Thanks for your interest and support. Stay safe. Read books.
Sejal Shah
Creative Nonfiction
SEPTEMBER 23, 6:30PM
SEJAL SHAH IS THE AUTHOR OF THE DEBUT ESSAY COLLECTION, THIS IS ONE WAY TO DANCE (UNIVERSITY OF GEORGIA PRESS). HER STORIES AND ESSAYS HAVE APPEARED IN BREVITY, CONJUNCTIONS, THE KENYON REVIEW ONLINE, AND THE RUMPUS. SHE TEACHES IN THE RAINIER WRITING WORKSHOP LOW-RESIDENCY MFA PROGRAM AT PACIFIC LUTHERAN UNIVERSITY AND LIVES IN ROCHESTER, NEW YORK.
Al Abonado
Poetry
OCTOBER 7, 6:30PM
Albert Abonado lives in Rochester, NY, and teaches creative writing at SUNY Geneseo. His poems have appeared in such journals as The Colorado Review, Pleiades, and The Margins. He hosts the poetry radio show Flour City Yawp on WAYO 104.3FM. Jaw is his first poetry collection.
Alison C. Rollins
Poetry
OCTOBER 21, 6:30PM
Alison C. Rollins works as the Lead Teaching and Learning Librarian for Colorado College. She also teaches at Pacific Northwest College of Art’s Low-Residency MFA. Among Rollins’s honors are the Poetry Foundation’s Ruth Lilly and Dorothy Sargent Rosenberg Fellowships and the Rona Jaffe Writers’ Award. Her debut poetry collection is Library of Small Catastrophes (Copper Canyon Press).
Joanna Scott
Fiction
NOVEMBER 4, 6:30PM
Joanna Scott is the author of twelve books, including the novels Arrogance, Tourmaline, and Careers for Women, and the story collection, Everybody Loves Somebody. Her awards include MacArthur and Guggenheim Fellowships, and a Lannan Literary Award, Her novel, The Manikin, was a finalist for the Pulitzer Prize. A new collection of stories, Excuse Me While I Disappear, is forthcoming from Little, Brown in 2021.
Carolyn Forché
Poet, Memoir
NOVEMBER 18, 6:30PM
Carolyn Forché’s reading is sponsored by the Earl Ingersoll Family Foundation
Carolyn Forché is the author of many poetry collections, including, Gathering the Tribes, The Country Between Us, and Blue Hour. Her most recent collection is In the Lateness of the World. She is also the author of the memoir What You Have Heard Is True, nominated for the 2019 National Book Award.
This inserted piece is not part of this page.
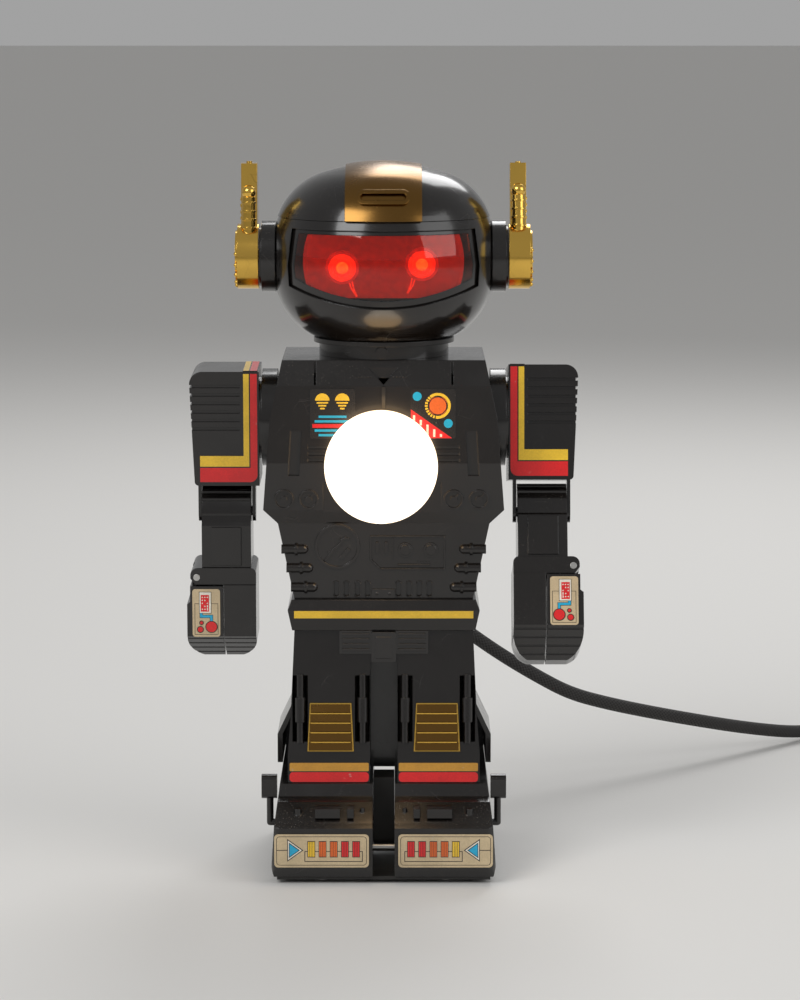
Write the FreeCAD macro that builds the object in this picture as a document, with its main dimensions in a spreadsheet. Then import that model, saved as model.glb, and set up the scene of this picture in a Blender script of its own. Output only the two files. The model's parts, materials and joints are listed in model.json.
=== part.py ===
import FreeCAD, Part
import Sketcher
import math
import os
from types import SimpleNamespace

# Robot-shaped desk lamp, in millimetres. It stands on its wheels with +Z up and looks along -Y.
# The origin is on the surface under the middle of the robot's outline. Sizes along Y count from
# the neck axis, and each finished piece is moved back by axis_back.

document = FreeCAD.newDocument("RobotLamp")
sheet = document.addObject("Spreadsheet::Sheet", "Sizes")

# Driving dimensions
SIZES = {
    # The neck axis stands this far behind the middle of the robot's outline
    "axis_back": 17.25,
    # Levels above the surface
    "plate_bottom": 1.6,
    "shell_bottom": 3.0,
    "foot_top": 37.4,
    "leg_top": 99.4,
    "belt_level": 108.0,
    "torso_bottom": 112.1,
    "chest_under": 143.0,
    "chest_low": 149.0,
    "bulb_level": 169.7,
    "shoulder_level": 182.7,
    "chest_mid": 186.0,
    "torso_top": 208.9,
    "collar_top": 216.2,
    "head_bottom": 216.5,
    "head_level": 248.9,
    "seam_level": 265.5,
    # Moulded walls
    "wall": 2.2,
    "sticker": 0.3,
    # Torso
    "belly_bottom_half": 36.2,
    "belly_top_half": 42.8,
    "chest_low_half": 48.6,
    "chest_mid_half": 45.8,
    "chest_top_half": 41.0,
    "belly_front": 31.0,
    "chest_front": 35.0,
    "chest_top_front": 27.0,
    "back_depth": 36.0,
    # Bulb in its dish
    "bulb_x": -0.9,
    "globe_radius": 22.5,
    "globe_reach": 58.0,
    "cap_radius": 7.0,
    "holder_radius": 12.5,
    # Belt and legs
    "belt_half": 38.9,
    "belt_front": 35.0,
    "leg_top_half": 36.3,
    "leg_bottom_half": 39.0,
    "leg_top_front": 31.0,
    "leg_bottom_front": 38.0,
    "heel_half": 44.5,
    "leg_gap": 5.6,
    "crotch_level": 86.0,
    # Feet
    "foot_inner": 4.4,
    "foot_outer": 45.2,
    "toe": 60.3,
    "heel": 38.0,
    # Wheels and axles
    "wheel_radius": 9.0,
    "wheel_width": 8.0,
    "wheel_inner": 18.0,
    "axle_radius": 1.5,
    "axle_half": 36.0,
    "front_axle_y": -32.0,
    "rear_axle_y": 20.0,
    "running_gap": 0.05,
    # Neck
    "collar_radius": 26.5,
    "collar_lip": 28.8,
    "neck_bore": 15.5,
    # Head: radius at the equator, then three tangent arcs up to the pole
    "head_half": 46.4,
    "cheek_arc": 46.0,
    "cheek_turn": 24.0,
    "temple_arc": 28.0,
    "temple_turn": 72.0,
    "brow_step": 0.4,
    "visor_top": 260.0,
    "visor_half": 36.0,
    "visor_thick": 1.2,
    "eye_radius": 6.7,
    "crest_half": 15.4,
    # Ears
    "ear_radius": 14.5,
    "ear_out": 49.8,
    "spacer_out": 50.7,
    "antenna_in": 51.0,
    "antenna_out": 59.6,
    "cup_radius": 13.3,
    "mast_top": 37.9,
    "antenna_shaft": 3.0,
    # Arms: distances from the middle, heights from the shoulder axis
    "socket_floor": 43.2,
    "hub_out": 49.8,
    "hub_radius": 20.0,
    "shaft_radius": 5.0,
    "arm_in": 50.8,
    "arm_out": 79.2,
    "arm_top": 20.8,
    "arm_bottom": -26.2,
    "arm_depth": 15.0,
    "elbow_drop": 39.2,
    "elbow_radius": 11.7,
    "elbow_pin": 2.0,
    "forearm_in": 54.6,
    "forearm_out": 74.8,
    "wrist_drop": 21.5,
    "wrist_height": 7.0,
    "hand_in": 52.6,
    "hand_out": 81.0,
    "hand_drop": 61.5,
    "jaw_split": 66.0,
    "jaw_pin_x": 77.0,
    "jaw_pin_drop": 25.4,
    "jaw_pin_radius": 1.4,
    # Rest angles of the arms and the antennas, forward is positive
    "left_swing": -2.0,
    "left_bend": 0.0,
    "right_swing": 9.0,
    "right_bend": 12.0,
    "left_lean": 0.0,
    "right_lean": 8.0,
    # Switch, cord and plug
    "switch_x": -14.0,
    "switch_level": 126.0,
    "switch_face": 35.0,
    "cord_radius": 3.0,
    "cord_x": 14.0,
    "cord_level": 92.0,
    "gland_face": 34.8,
    "cord_exit": 60.0,
    "coil_pitch": 7.6,
    "coil_layer": 6.8,
    "coil_outer": 45.4,
    "coil_turns": 3.25,
    "plug_level": 6.85,
}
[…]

Her famed international anthology, Against Forgetting, was praised by Nelson Mandela as “itself a blow against tyranny, against prejudice, against injustice,” In 1998, Forché received the Edita and Ira Morris Hiroshima Foundation for Peace and Culture Award for her human rights advocacy and the preservation of memory and culture.